**Dataset excerpt:**
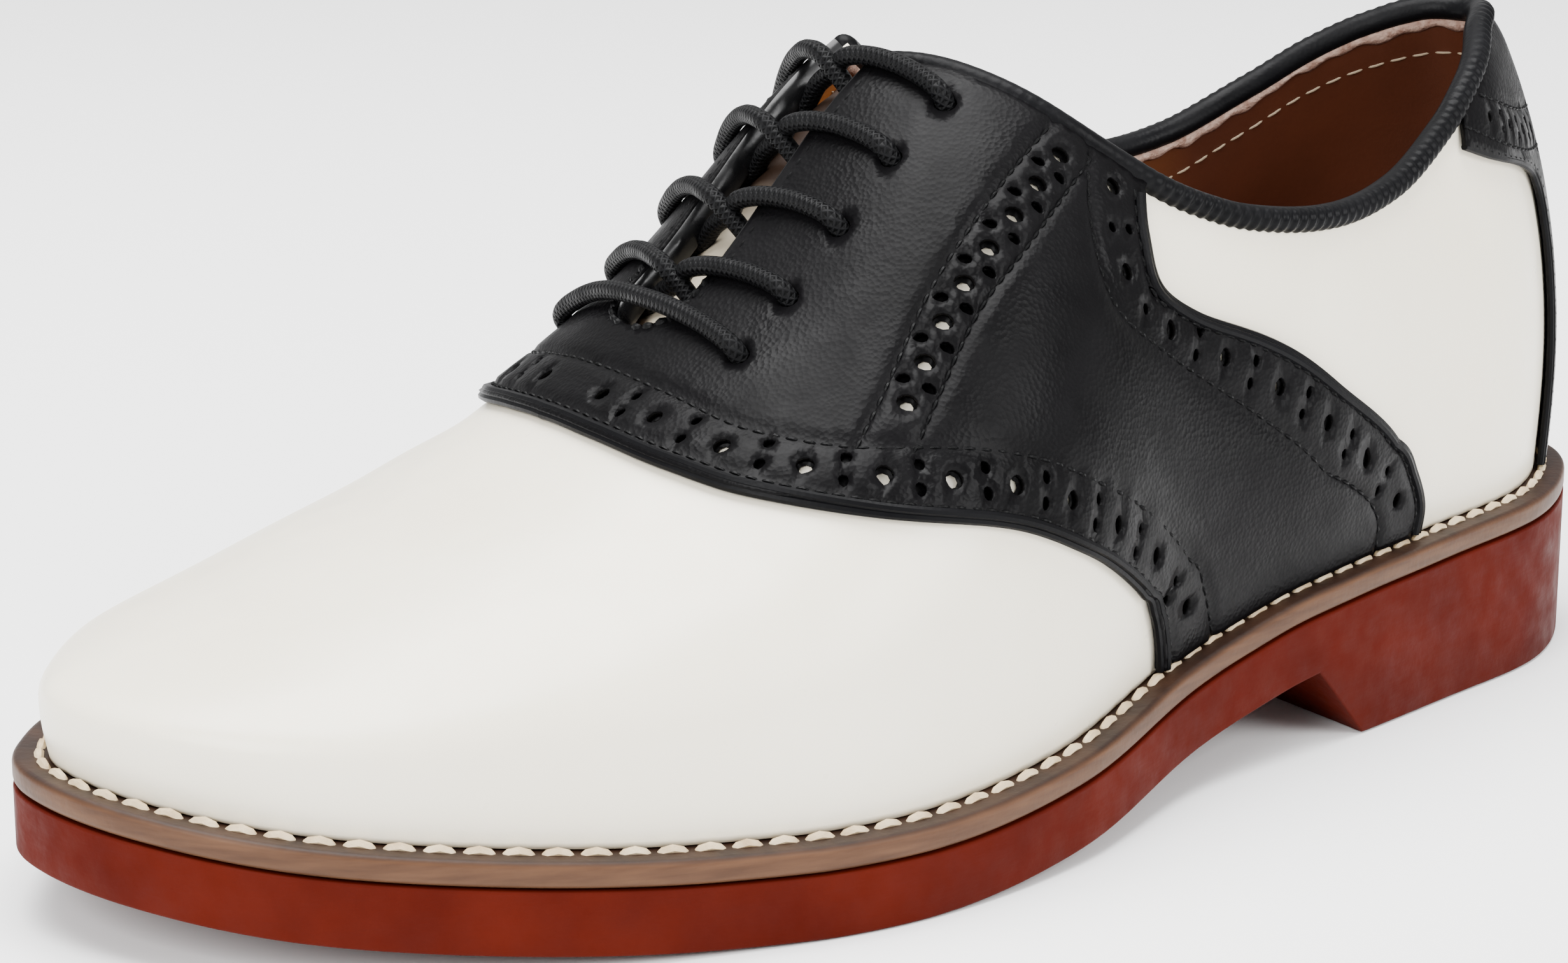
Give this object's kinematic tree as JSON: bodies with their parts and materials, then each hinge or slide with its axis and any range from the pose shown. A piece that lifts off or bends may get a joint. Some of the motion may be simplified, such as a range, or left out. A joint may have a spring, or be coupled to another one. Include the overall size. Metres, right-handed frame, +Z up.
{
  "type": "saddle shoe",
  "caption": "Left lace-up saddle shoe, white leather with a black perforated saddle, black laces and a red rubber sole.",
  "frame": {"origin": "on the floor, under the middle of the shoe's box", "axes": "toe towards -X, heel towards +X, the shoe's outer side towards -Y, +Z up"},
  "size_m": [0.305, 0.1246, 0.1193],
  "materials": {
    "white_leather": "smooth semi-gloss",
    "black_leather": "semi-gloss, fine grain",
    "lining_leather": "matte",
    "lace_cord": "waxed round braid",
    "midsole_brown": "dyed edge",
    "sole_rubber": "matte"
  },
  "bodies": {
    "root": {"outsole": "sole_rubber", "midsole": "midsole_brown", "insole": "lining_leather", "upper": "white_leather", "saddle": "black_leather", "backstay": "black_leather", "collar_binding": "black_leather", "tongue": "white_leather", "lace_bar_1": "lace_cord", "lace_cross_2": "lace_cord", "lace_cross_3": "lace_cord", "lace_cross_4": "lace_cord", "lace_cross_5": "lace_cord"}
  },
  "joints": []
}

**Task directions:** Write out the material exactly as given.

**Written answer:**
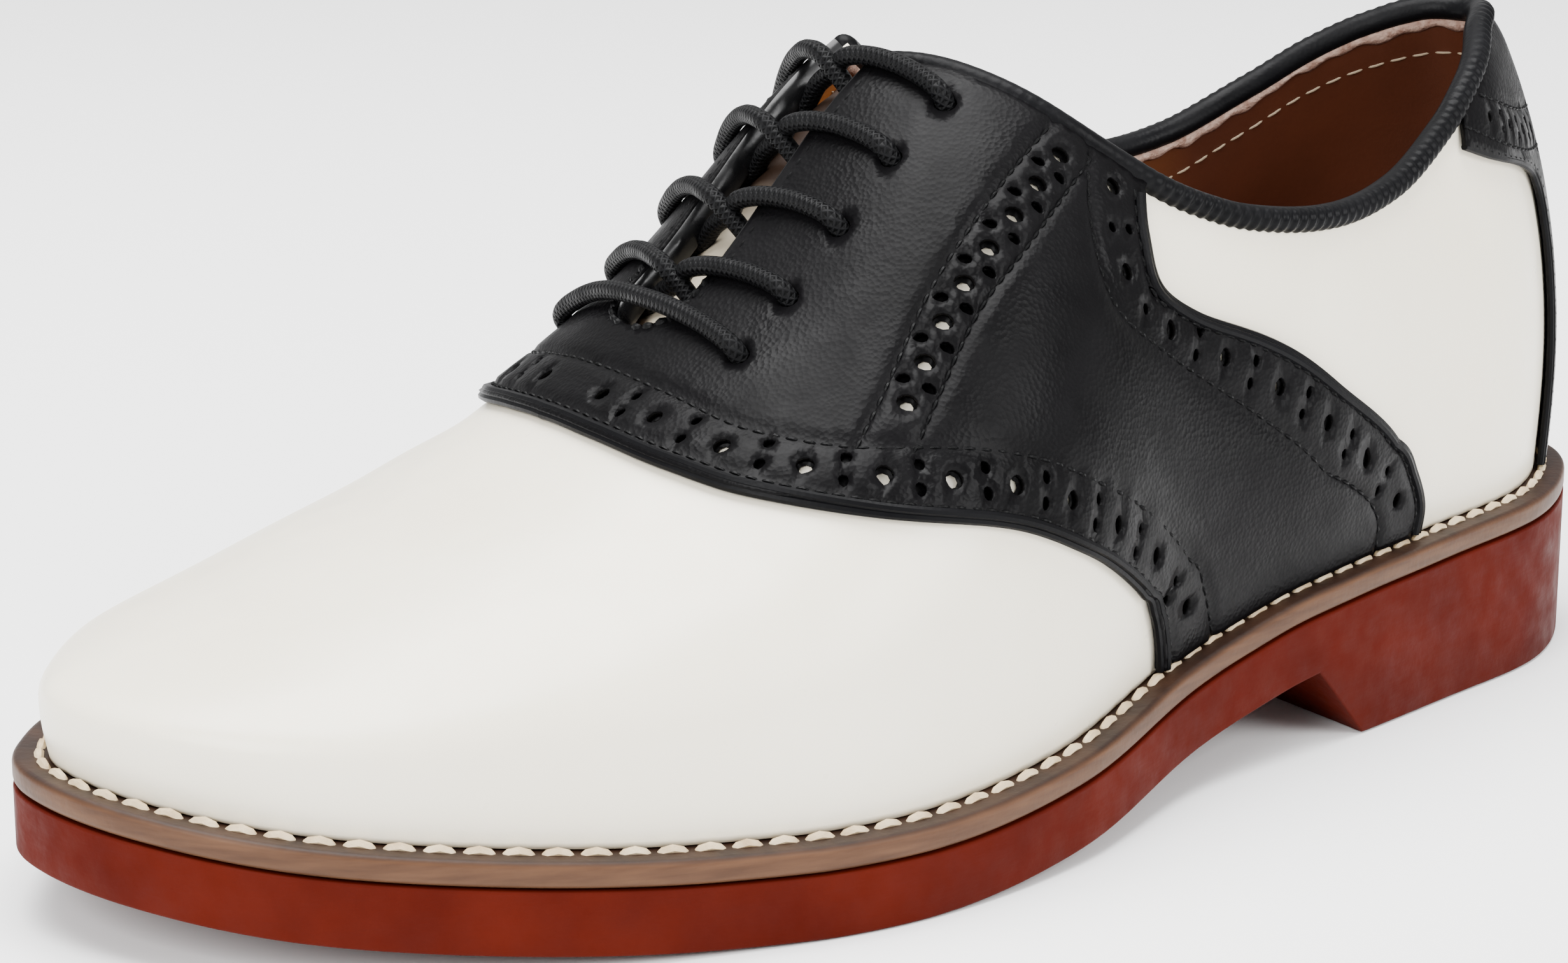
Give this object's kinematic tree as JSON: bodies with their parts and materials, then each hinge or slide with its axis and any range from the pose shown. A piece that lifts off or bends may get a joint. Some of the motion may be simplified, such as a range, or left out. A joint may have a spring, or be coupled to another one. Include the overall size. Metres, right-handed frame, +Z up.
{
  "type": "saddle shoe",
  "caption": "Left lace-up saddle shoe, white leather with a black perforated saddle, black laces and a red rubber sole.",
  "frame": {"origin": "on the floor, under the middle of the shoe's box", "axes": "toe towards -X, heel towards +X, the shoe's outer side towards -Y, +Z up"},
  "size_m": [0.305, 0.1246, 0.1193],
  "materials": {
    "white_leather": "smooth semi-gloss",
    "black_leather": "semi-gloss, fine grain",
    "lining_leather": "matte",
    "lace_cord": "waxed round braid",
    "midsole_brown": "dyed edge",
    "sole_rubber": "matte"
  },
  "bodies": {
    "root": {"outsole": "sole_rubber", "midsole": "midsole_brown", "insole": "lining_leather", "upper": "white_leather", "saddle": "black_leather", "backstay": "black_leather", "collar_binding": "black_leather", "tongue": "white_leather", "lace_bar_1": "lace_cord", "lace_cross_2": "lace_cord", "lace_cross_3": "lace_cord", "lace_cross_4": "lace_cord", "lace_cross_5": "lace_cord"}
  },
  "joints": []
}